**Your instructions**
Transcribe word for word only the span whose first line is the one with "addFlap(LEGS.right);" and whose last line is the one with "obj.parent = empty"; both of those lines belong to it.

**Records for processing**
___

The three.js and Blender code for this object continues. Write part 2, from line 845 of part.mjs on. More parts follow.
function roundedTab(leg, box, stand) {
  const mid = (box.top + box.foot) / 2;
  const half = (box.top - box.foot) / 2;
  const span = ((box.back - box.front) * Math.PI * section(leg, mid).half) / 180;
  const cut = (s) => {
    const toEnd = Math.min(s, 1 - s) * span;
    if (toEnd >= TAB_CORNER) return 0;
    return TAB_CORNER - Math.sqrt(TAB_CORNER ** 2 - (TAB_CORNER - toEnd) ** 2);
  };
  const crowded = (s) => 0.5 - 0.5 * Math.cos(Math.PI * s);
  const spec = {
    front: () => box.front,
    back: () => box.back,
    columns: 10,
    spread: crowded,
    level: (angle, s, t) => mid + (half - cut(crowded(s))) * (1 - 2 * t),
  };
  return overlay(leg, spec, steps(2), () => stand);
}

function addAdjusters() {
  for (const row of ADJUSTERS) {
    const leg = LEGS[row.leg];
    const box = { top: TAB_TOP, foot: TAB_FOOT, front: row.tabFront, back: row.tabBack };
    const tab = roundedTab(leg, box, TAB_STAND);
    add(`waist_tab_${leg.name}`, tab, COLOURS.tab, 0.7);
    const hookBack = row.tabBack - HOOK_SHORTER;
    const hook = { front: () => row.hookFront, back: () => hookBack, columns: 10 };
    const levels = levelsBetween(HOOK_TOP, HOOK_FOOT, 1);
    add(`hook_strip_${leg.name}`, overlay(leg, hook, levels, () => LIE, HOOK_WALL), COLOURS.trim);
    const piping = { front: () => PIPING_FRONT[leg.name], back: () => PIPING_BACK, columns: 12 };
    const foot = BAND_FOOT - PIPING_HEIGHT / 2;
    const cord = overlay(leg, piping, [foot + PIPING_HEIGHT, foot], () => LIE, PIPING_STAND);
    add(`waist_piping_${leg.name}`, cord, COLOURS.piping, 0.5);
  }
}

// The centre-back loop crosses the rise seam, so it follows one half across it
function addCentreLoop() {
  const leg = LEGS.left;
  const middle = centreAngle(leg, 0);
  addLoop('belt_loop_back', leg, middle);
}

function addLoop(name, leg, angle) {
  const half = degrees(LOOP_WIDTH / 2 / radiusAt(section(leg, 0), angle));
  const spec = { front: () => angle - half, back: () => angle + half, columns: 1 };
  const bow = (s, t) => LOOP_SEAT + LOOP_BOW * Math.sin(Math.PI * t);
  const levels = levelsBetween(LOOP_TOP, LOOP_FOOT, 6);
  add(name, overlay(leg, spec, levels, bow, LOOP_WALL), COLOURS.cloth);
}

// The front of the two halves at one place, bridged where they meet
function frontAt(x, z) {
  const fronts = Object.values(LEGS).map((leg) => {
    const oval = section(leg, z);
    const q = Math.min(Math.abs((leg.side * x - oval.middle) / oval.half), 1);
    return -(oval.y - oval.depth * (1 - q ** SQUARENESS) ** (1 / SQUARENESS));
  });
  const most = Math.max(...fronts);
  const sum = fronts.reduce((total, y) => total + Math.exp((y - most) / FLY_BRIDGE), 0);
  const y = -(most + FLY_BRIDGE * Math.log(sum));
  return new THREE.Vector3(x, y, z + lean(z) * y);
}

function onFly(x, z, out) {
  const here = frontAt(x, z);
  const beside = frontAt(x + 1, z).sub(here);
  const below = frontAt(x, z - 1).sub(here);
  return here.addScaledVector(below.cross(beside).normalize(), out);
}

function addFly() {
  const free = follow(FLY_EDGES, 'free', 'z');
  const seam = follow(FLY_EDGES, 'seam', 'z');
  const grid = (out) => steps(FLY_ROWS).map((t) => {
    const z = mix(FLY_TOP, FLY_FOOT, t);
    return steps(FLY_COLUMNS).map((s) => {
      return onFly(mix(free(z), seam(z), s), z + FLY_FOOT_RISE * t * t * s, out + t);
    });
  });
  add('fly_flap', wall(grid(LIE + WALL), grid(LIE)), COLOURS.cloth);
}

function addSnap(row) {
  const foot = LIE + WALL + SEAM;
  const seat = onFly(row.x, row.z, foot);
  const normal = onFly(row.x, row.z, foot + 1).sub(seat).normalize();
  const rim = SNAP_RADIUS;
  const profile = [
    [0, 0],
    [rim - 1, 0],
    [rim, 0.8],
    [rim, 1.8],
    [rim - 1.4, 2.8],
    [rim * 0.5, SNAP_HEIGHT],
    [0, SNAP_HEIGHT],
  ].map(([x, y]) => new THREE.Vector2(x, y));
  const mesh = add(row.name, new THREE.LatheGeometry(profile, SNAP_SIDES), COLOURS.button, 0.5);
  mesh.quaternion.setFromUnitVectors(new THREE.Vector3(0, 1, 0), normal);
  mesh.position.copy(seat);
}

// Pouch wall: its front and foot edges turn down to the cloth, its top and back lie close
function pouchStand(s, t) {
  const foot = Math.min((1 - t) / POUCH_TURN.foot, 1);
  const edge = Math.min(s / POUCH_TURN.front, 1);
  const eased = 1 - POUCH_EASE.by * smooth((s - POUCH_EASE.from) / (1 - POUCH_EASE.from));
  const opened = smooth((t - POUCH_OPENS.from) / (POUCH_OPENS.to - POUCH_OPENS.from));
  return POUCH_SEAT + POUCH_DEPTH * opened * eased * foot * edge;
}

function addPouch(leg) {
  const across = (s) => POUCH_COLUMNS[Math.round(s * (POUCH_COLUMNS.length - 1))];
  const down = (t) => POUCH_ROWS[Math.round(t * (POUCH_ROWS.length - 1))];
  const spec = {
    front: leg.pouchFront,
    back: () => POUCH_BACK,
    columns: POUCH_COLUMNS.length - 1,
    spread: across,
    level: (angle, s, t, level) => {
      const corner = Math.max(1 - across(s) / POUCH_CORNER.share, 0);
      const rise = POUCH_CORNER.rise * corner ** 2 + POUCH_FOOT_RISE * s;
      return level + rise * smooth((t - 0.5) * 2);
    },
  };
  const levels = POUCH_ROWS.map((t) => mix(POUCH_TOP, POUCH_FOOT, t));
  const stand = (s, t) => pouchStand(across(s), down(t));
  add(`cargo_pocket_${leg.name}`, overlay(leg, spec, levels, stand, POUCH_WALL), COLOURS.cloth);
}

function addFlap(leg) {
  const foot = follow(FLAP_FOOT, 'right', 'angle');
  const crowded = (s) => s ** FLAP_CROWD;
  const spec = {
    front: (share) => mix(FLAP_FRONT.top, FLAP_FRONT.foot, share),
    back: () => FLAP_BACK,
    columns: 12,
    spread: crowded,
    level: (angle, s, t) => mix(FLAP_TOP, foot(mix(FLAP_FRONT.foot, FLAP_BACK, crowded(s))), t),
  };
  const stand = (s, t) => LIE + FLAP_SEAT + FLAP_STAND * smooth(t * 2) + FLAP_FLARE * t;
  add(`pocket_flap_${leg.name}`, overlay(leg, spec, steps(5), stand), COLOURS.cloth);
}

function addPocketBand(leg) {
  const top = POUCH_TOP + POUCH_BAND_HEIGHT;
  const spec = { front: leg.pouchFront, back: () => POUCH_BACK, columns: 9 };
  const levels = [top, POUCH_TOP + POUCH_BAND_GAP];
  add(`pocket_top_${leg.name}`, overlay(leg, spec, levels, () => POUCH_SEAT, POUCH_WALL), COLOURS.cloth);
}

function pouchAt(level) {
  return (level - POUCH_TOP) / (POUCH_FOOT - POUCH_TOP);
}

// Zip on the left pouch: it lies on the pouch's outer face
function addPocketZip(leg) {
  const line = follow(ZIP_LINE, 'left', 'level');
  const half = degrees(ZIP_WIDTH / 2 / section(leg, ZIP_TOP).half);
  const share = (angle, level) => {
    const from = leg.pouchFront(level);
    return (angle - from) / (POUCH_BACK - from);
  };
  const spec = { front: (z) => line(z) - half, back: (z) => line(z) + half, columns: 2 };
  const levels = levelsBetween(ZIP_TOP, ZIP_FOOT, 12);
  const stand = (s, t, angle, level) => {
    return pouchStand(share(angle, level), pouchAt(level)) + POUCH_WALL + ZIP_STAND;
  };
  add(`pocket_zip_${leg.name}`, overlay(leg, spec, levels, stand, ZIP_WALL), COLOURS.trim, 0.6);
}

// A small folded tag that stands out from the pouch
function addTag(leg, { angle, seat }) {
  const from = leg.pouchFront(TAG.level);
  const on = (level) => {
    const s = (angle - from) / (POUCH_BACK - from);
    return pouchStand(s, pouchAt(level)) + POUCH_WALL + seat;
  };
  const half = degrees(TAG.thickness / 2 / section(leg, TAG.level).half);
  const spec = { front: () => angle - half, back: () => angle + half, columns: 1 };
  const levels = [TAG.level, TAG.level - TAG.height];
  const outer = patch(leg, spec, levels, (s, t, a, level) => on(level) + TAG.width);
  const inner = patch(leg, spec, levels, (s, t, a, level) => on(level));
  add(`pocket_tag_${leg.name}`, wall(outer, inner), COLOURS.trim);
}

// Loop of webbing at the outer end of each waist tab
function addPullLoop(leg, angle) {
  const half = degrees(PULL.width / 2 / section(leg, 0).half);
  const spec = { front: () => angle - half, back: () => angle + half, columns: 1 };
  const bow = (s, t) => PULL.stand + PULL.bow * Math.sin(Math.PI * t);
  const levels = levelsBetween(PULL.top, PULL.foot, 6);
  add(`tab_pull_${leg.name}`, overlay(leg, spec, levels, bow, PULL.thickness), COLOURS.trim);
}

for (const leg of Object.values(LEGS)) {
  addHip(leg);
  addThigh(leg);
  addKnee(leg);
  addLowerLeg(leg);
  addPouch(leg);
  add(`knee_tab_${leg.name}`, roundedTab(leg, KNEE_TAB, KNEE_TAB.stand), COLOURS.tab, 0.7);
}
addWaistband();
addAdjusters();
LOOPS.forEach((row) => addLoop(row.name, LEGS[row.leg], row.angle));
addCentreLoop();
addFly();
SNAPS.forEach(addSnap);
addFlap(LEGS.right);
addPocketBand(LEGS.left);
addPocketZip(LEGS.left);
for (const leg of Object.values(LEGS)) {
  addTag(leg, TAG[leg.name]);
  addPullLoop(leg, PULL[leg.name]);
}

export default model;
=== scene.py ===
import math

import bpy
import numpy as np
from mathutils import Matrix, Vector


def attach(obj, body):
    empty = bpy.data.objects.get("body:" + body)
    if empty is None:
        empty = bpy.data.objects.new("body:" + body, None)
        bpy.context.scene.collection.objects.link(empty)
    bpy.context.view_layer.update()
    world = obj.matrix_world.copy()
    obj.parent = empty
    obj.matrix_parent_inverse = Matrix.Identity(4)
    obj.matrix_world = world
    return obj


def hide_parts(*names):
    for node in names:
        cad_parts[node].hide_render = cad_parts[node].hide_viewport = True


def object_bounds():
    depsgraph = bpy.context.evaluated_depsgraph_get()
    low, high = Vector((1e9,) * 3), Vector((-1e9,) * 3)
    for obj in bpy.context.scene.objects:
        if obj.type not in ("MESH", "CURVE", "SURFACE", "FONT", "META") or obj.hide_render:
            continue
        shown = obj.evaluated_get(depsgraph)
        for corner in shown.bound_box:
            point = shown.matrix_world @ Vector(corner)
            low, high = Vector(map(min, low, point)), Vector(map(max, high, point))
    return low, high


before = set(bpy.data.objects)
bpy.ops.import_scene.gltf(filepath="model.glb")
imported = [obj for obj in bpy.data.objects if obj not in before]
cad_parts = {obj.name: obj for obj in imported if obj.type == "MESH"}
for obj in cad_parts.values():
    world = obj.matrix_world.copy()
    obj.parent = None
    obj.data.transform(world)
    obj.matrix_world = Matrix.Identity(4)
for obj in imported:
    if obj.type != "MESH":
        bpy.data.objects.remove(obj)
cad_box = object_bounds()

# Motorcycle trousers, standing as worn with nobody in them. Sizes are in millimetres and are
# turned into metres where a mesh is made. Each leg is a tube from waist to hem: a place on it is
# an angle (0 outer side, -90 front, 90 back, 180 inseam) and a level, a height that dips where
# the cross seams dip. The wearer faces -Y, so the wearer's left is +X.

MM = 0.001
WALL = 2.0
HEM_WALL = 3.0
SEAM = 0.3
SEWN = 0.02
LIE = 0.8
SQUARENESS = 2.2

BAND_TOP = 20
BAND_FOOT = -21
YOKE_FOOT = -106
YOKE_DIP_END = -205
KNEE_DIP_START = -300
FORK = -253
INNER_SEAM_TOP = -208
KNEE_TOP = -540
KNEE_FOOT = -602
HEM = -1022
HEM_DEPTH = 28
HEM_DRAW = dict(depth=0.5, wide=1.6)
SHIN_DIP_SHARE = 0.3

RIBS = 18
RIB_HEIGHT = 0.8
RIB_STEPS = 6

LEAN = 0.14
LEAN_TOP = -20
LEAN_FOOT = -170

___

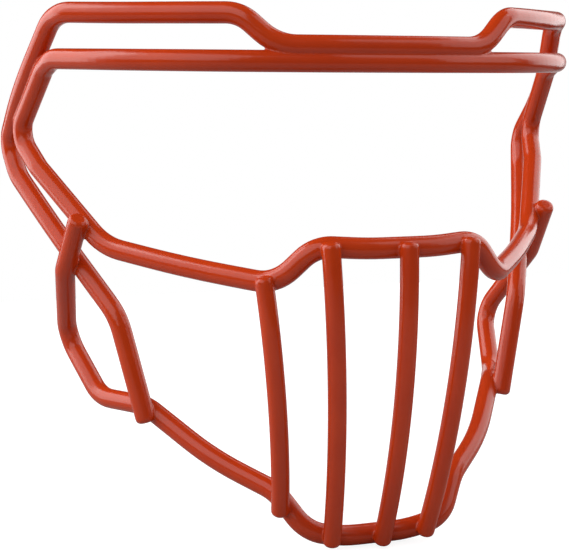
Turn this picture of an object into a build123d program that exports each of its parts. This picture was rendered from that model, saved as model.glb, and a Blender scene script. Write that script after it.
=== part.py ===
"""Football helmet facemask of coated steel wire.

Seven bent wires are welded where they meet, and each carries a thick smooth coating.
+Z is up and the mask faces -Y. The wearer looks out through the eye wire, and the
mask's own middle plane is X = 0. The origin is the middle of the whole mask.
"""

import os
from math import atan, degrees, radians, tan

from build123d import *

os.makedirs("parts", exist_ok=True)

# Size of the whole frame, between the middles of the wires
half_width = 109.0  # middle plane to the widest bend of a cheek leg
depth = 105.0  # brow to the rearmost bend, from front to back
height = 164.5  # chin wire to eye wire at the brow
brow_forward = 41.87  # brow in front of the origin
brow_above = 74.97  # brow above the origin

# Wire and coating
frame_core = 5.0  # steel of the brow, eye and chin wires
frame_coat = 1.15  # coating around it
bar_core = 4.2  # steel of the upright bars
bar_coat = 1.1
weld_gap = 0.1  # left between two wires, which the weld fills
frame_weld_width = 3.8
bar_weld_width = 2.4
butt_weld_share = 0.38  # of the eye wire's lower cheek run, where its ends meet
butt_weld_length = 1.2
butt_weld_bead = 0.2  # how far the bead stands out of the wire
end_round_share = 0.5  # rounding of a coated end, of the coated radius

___

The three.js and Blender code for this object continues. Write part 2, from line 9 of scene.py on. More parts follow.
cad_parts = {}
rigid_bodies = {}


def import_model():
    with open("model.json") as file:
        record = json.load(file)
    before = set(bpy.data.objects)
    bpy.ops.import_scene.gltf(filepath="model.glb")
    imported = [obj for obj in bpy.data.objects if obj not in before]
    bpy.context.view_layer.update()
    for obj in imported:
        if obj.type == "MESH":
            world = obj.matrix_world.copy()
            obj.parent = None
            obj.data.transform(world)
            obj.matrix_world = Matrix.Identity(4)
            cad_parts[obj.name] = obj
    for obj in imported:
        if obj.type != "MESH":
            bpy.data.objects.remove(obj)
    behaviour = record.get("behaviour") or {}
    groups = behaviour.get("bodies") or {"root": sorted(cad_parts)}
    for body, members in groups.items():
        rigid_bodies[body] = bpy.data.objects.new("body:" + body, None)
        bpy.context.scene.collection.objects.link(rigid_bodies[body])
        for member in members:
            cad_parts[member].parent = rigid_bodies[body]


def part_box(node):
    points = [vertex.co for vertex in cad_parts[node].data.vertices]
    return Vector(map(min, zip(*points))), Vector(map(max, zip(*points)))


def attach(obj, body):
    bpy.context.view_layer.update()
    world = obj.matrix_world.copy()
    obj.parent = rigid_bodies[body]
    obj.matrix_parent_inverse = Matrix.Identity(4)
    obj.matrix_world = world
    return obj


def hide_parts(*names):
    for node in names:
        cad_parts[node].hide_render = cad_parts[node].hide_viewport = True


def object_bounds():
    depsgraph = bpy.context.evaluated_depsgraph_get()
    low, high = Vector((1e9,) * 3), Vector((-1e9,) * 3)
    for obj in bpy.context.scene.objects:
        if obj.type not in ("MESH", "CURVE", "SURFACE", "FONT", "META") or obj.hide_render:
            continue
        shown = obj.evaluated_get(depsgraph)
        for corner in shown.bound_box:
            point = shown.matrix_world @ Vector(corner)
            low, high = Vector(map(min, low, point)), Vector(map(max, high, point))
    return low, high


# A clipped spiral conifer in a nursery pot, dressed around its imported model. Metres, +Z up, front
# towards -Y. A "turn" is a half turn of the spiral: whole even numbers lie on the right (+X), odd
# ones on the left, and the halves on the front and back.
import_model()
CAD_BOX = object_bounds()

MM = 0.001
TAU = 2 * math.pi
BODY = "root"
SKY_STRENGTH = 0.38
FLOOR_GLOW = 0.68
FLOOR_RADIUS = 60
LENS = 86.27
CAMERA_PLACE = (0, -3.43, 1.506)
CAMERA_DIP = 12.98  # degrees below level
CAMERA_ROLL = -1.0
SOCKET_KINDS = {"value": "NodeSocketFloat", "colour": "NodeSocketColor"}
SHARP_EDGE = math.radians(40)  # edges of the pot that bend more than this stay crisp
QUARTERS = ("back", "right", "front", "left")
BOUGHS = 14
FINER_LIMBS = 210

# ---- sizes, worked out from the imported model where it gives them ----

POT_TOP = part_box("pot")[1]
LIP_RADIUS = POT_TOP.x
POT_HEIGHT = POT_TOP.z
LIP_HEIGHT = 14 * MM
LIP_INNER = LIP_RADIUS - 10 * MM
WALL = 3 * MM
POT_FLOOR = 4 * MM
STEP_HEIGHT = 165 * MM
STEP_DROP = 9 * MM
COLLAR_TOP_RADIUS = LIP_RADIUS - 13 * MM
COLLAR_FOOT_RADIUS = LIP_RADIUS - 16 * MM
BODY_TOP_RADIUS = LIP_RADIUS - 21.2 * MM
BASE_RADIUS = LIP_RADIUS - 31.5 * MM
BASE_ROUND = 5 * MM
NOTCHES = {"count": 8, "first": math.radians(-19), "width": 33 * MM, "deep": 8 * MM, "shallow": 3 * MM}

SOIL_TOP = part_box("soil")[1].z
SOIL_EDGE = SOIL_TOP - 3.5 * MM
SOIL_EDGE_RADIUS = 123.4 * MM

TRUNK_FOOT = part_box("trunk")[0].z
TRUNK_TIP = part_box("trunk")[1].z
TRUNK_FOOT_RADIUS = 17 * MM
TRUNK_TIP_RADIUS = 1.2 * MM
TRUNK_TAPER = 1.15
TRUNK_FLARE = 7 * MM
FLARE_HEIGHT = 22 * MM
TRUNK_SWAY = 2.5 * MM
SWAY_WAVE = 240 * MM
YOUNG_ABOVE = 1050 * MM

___

**Task solution**
addFlap(LEGS.right);
addPocketBand(LEGS.left);
addPocketZip(LEGS.left);
for (const leg of Object.values(LEGS)) {
  addTag(leg, TAG[leg.name]);
  addPullLoop(leg, PULL[leg.name]);
}

export default model;
=== scene.py ===
import math

import bpy
import numpy as np
from mathutils import Matrix, Vector


def attach(obj, body):
    empty = bpy.data.objects.get("body:" + body)
    if empty is None:
        empty = bpy.data.objects.new("body:" + body, None)
        bpy.context.scene.collection.objects.link(empty)
    bpy.context.view_layer.update()
    world = obj.matrix_world.copy()
    obj.parent = empty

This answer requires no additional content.